Your content mainly was about you being single. When you announced getting engaged and then to be married, were there any funny reactions from your followers?

It was such a hilarious moment when I announced my engagement. This was also because I kept my relationship hidden for quite a long time, and I think, it was properly hidden. I didn’t want to reveal it on social media at all but then, when it was decided ki hum shaadi kar rahe hai, I had to publicly announce it but my audience felt betrayed. They were like this girl taught us not to love, not to fall into a relationship, not to fall for guys and now she is getting married. I still can’t forget when someone on social media wrote, ‘this girl convinced the entire generation not to get married and then soft-launched her boyfriend and got married in two months.’ 

Women in comedy are still frowned upon, despite how many talented comedians we have. Like a few other platforms, content creation has given many the space to share their stories. What are your thoughts on people looking down on women in comedy?

I feel like people need taste when it comes to appreciating women in comedy, although there is nothing like 'women in comedy'. Comedy is just comedy. However some people believe that women are not funny, they can't crack jokes and they have said that to me as well. When in fact we have some brilliant women who are doing great in comedy like Sumukhi Suresh, Uroj who I personally love. These are like standup comedians who I look upto.

As a creator, you have to endure hateful comments along with the praises. What is your way of dealing with them?

Actually, after so many years, I have developed crocodile skin and I don’t care anymore. The moment I read one negative word I block that person immediately. If I’m so bad that you had to take the time to post such hateful comments then you shouldn’t watch me.

As a prominent creator who holds value in the creator economy, what future do you foresee for the creator economy in India?

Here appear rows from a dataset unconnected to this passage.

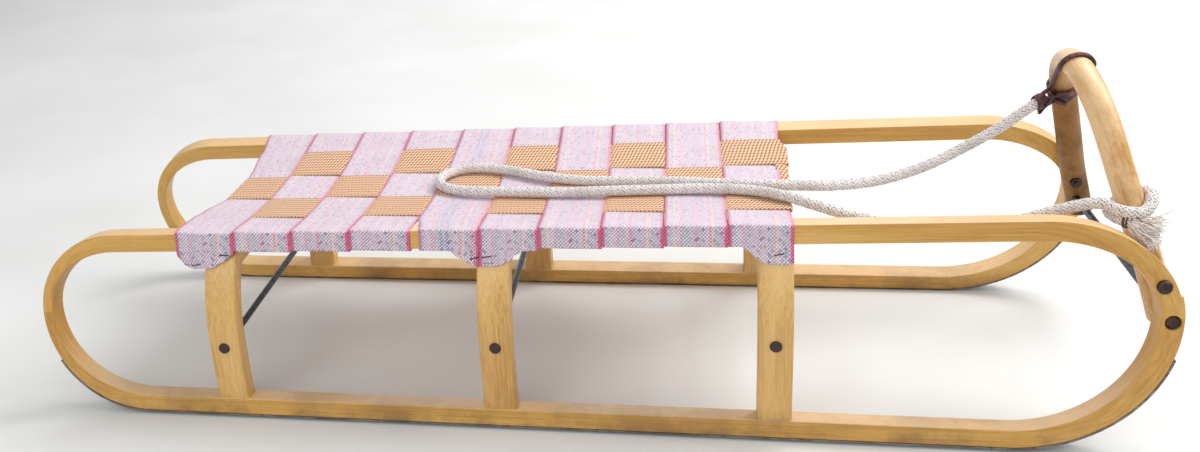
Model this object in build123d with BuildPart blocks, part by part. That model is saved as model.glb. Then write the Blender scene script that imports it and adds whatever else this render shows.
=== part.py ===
from build123d import *

import os
from math import asin, atan, atan2, cos, degrees, pi, radians, sin, sqrt, tan

os.makedirs("parts", exist_ok=True)

# A wooden sled with a horn bow. X runs forward, Y to the left, Z up from the ground, in millimetres.

# Runner loops: one strip of bent wood each, runner below and rail above, leaning inwards
track_width = 370.0
loop_lean = 7.6
strip_width = 24.5
strip_edge_radius = 1.2
runner_thickness = 19.0
front_bend_thickness = 21.0
rear_bend_thickness = 12.0
rail_thickness = 20.5
rail_height = 227.0
rail_slope = 0.0267
front_tip_x = 598.0
front_tip_height = 144.0
front_upper_reach = 121.0
front_lower_reach = 153.0
rear_tip_x = -604.0
rear_tip_height = 119.0
rear_upper_reach = 98.0
rear_lower_reach = 121.0
lap_end_height = 166.0
lap_step = 2.0

# Steel shoes under the runners, up to these angles on the end bends
shoe_thickness = 2.0
shoe_front_angle = -17.5
shoe_rear_angle = 210.0

# Arches that carry the rails: name, place along the sled, height of the tie rod
arch_places = (
    ("rear", -378.0, 91.0),
    ("middle", -70.0, 102.0),
    ("front", 219.0, 114.0),
)
arch_width = 35.0
arch_thickness = 22.0
arch_half_width = 185.5
arch_shoulder_radius = 26.0
arch_side_radius = 165.0
arch_side_turn = 30.0
arch_edge_radius = 2.5

# Steel tie rods with domed heads, one through the legs of each arch
tie_rod_radius = 3.75
tie_rod_head_radius = 6.2
tie_rod_head_height = 3.2

# Horn bow of round wood, leaning back from its lower bolts
bow_radius = 13.5
bow_lean = 15.8
bow_foot_x = 587.5
bow_foot_height = 141.2
bow_foot_overhang = 15.0
bow_knee = 45.0
bow_apex = 373.9
bow_knee_radius = 150.0
bow_crown_radius = 85.0
bow_seat_depth = 1.0
bow_end_radius = 3.0

# Steel cross rod between the legs of the bow
cross_rod_radius = 4.0
cross_rod_rise = 9.0
cross_rod_setback = 4.0

# Bolts that hold the bow to the loops: distance up the bow, depth that the head is let in
bolt_rows = ((0.0, 5.0), (37.4, 0.0))
bolt_radius = 3.0
bolt_head_radius = 7.0
bolt_head_height = 4.5
bolt_pocket_radius = 7.6
nut_radius = 6.3
nut_height = 5.0

# Webbing seat: cross straps folded over the rails, long straps woven through them
strap_count = 10
strap_front_edge = 239.3
strap_pitch = 66.73
strap_width = 62.0
strap_thickness = 1.4
strap_gap = 0.3
strap_tuck = 20.0
skirt_straps = (1, 6, 10)
skirt_gap = 1.0
skirt_end = 9.5
seat_sag = 13.0
long_strap_width = 62.0
long_strap_pitch = 73.0
long_strap_offset = -7.0
weave_gap = 0.6
long_strap_hem = 18.0

# Pull rope, its knot and the leather thong
rope_diameter = 12.5
knot_along_bow = 112.0
knot_height = 26.0
knot_thickness = 12.0
thong_along_bow = 180.0
thong_height = 15.0
thong_thickness = 4.0
thong_tie_radius = 8.5
crown_band_width = 14.0
crown_band_thickness = 2.5
crown_band_gap = 4.3
crown_band_length = 141.0
fit_gap = 0.3

# Frame of one loop: x forward, y up along its leaning side, z outwards. The soles' inner edges touch the ground.
lean_sin = sin(radians(loop_lean))
lean_cos = cos(radians(loop_lean))
sole_lift = strip_width * lean_sin
loop_plane = Plane(
    origin=(0, -track_width / 2, sole_lift),
    x_dir=(1, 0, 0),
    z_dir=(0, -lean_cos, lean_sin),
)
runner_top = shoe_thickness + runner_thickness


def loop_side(up):
    """Half width of the sled over the loops' outer faces, at a distance up their sides."""
    return track_width / 2 - up * lean_sin


def loop_height(up):
    """Height above the ground of the loops' outer faces, at a distance up their sides."""
    return sole_lift + up * lean_cos


def rail_top(x):
    """Distance up the loop's side to the rail's top face."""
    return rail_height + rail_slope * x


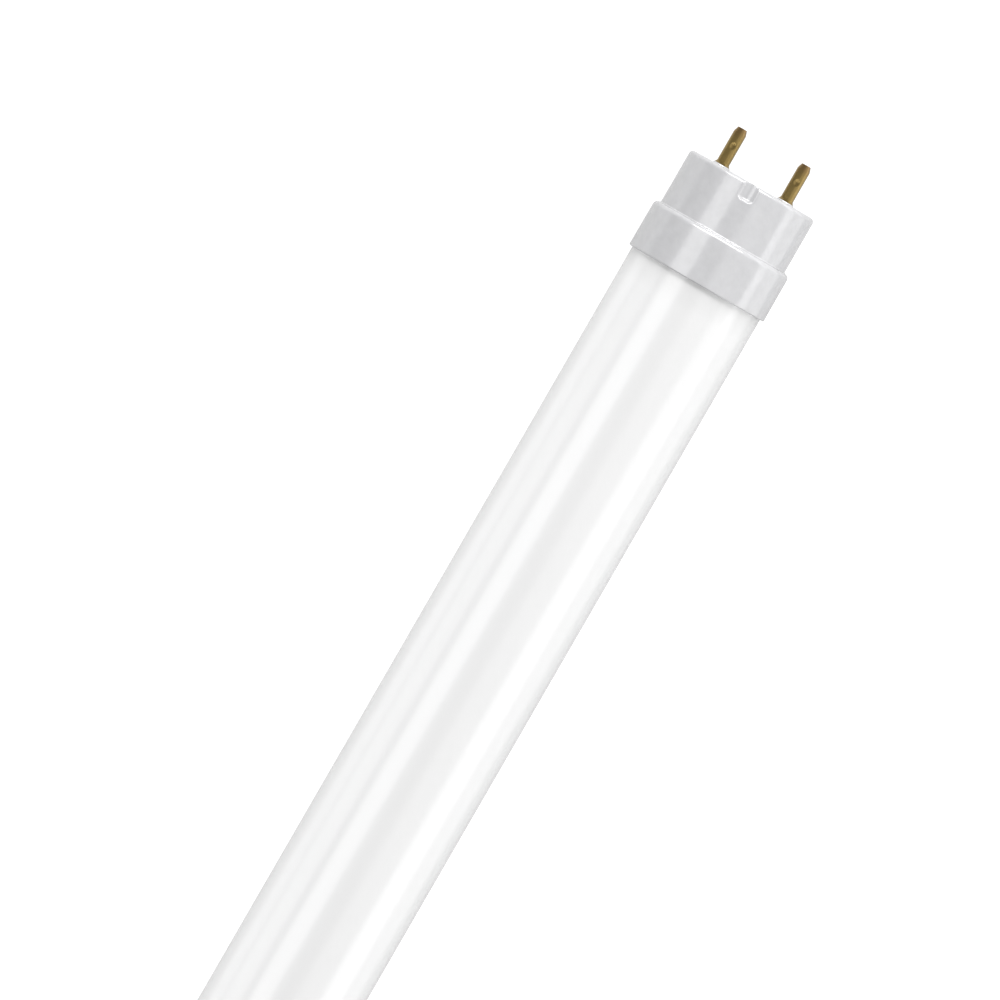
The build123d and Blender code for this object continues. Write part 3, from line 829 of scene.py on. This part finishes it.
add_part("led_row", led_row("led_row", True), led_housing, "led_packages")
led_sizes["Finish"] = phosphor
add_part("phosphor_row", led_row("phosphor_row", False), phosphor, "led_phosphor")

# Driver board and film
# Glass-fibre board with green solder resist on both faces, cut with a saw, so that its edges show the tan
# fibre. A sheet of amber polyester film is rolled round it, to keep it from the glass.
green_resist = (0.03, 0.14, 0.06, 1)
bare_fibre = (0.42, 0.36, 0.2, 1)


def is_sawn_edge(tree, x, y, z):
    return math_node(tree, "LESS_THAN", facing_up(tree), 0.5)


dress(two_colour_finish(
    "green_board", green_resist, bare_fibre, is_sawn_edge,
    {"Coat_Weight": 0.3, "Coat_Roughness": 0.15}, metal=False,
    bump=0.012 * MM, Cloud=0.12, Scale=500.0, Streak=2.5, Gloss=0.35, Gloss_Change=0.2), "driver_board")
dress(plain_finish(
    "amber_film", (0.8, 0.66, 0.36, 1), {"Transmission_Weight": 0.6, "IOR": 1.58},
    bump=0.01 * MM, Cloud=0.02, Scale=120.0, Streak=3.0, Gloss=0.12, Gloss_Change=0.06), "driver_film")

# Leads and links
# Stranded copper in red and black silicone rubber, stripped at both ends. One end lies in the pin, and the
# other stands in a cone of solder. Two tinned links carry the direct current down to the light bar.
red_rubber, black_rubber = (0.45, 0.02, 0.015, 1), (0.018, 0.018, 0.02, 1)
bared_length = 1.0 * MM
far_pad_z = AXIS_Z - 9.63 * MM
near_pad_z = AXIS_Z - 4.0 * MM
bare_from_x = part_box("pin_near_left")[0].x - 0.3 * MM


def stripped(pad_z):
    """Bare past the pins' tails and near the pad that stands at this height."""
    def shows(tree, x, y, z):
        in_pin = math_node(tree, "GREATER_THAN", math_node(tree, "ABSOLUTE", x), bare_from_x)
        by_pad = math_node(tree, "LESS_THAN", z, pad_z + bared_length)
        return math_node(tree, "MAXIMUM", in_pin, by_pad)
    return shows


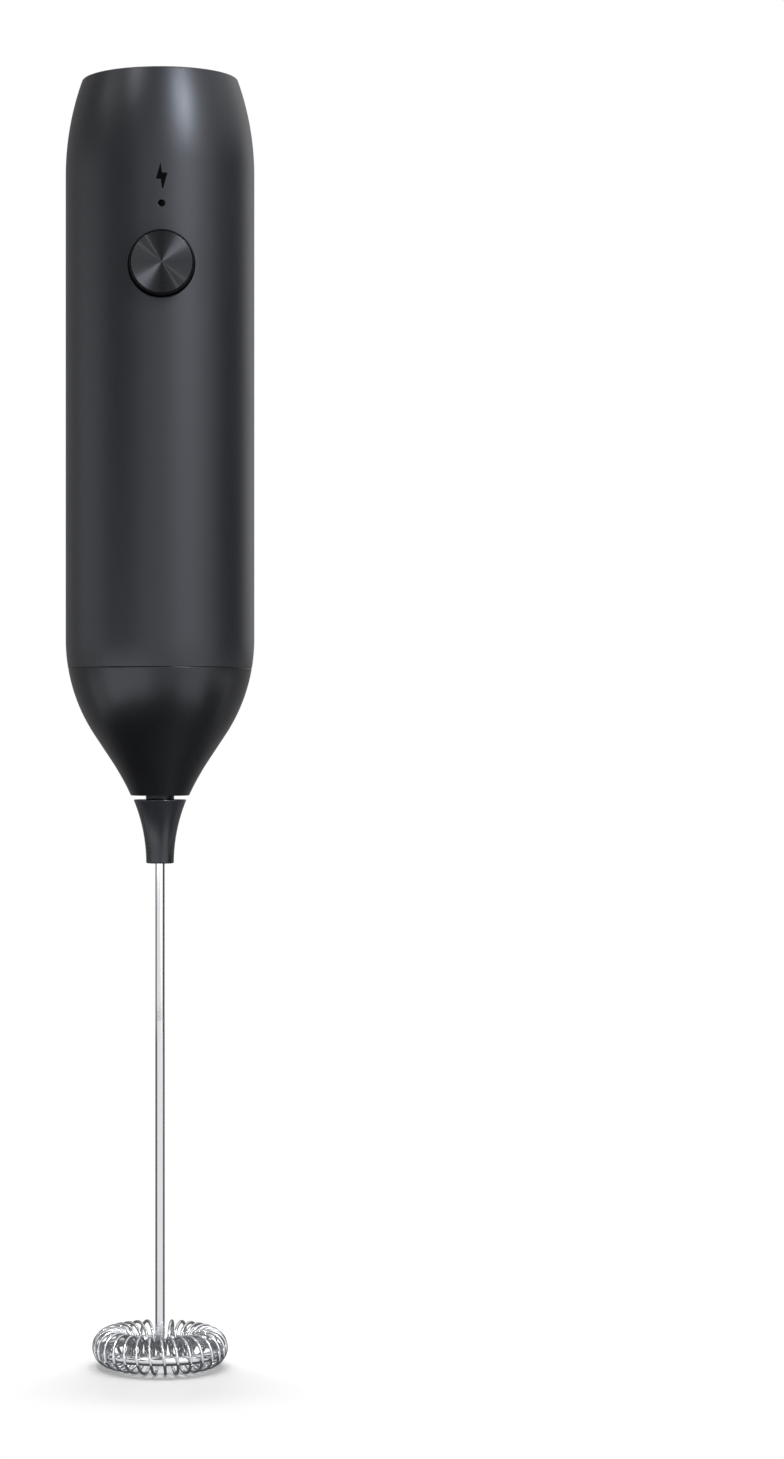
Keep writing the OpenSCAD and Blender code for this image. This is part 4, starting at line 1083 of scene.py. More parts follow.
@dataclass
class PushButton:
    """The button: a black cup with a flange behind the shell, and the spun metal disc let into its front.

    Attributes:
        spread: How much wider the disc is than its solid, in radius.
        rim: Width of the cup's rim round the disc.
        back: Depth of the cup's solid front.
        disc_t: Thickness of the disc.
        seat: Gap between the disc and the cup's rim.
        flange: Radius of the flange.
        flange_t: Its thickness.
        flange_out: Distance of its front from the handle's axis.
        edge: Rounding of the cup's front edge.
        bevel: Cut edge of the disc.
        dish: How far the disc's middle lies below its rim.
        stem: Radius of the stem that meets the switch.
        cup_steps: Steps round the cup.
        disc_steps: Steps round the disc, and from its middle to its rim.
    """

    spread: float = 0.18
    rim: float = 0.2
    back: float = 2.0
    disc_t: float = 0.8
    seat: float = 0.03
    flange: float = 6.7
    flange_t: float = 1.0
    flange_out: float = 13.44
    edge: float = 0.22
    bevel: float = 0.12
    dish: float = 0.05
    stem: float = 1.6
    cup_steps: int = 128
    disc_steps: tuple[int, int] = (160, 70)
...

I think it's just growing in a massive way which everybody’s trying to figure out. Everybody’s exploring this field and especially with the government conducting National Creator Awards, I think it’s just going wider and bigger. Anybody who wants to be a creator and pursue creation as a full-time career should definitely do it. It requires a lot of commitment and consistency which people do not realize in the beginning, but if you are willing then you should go for it.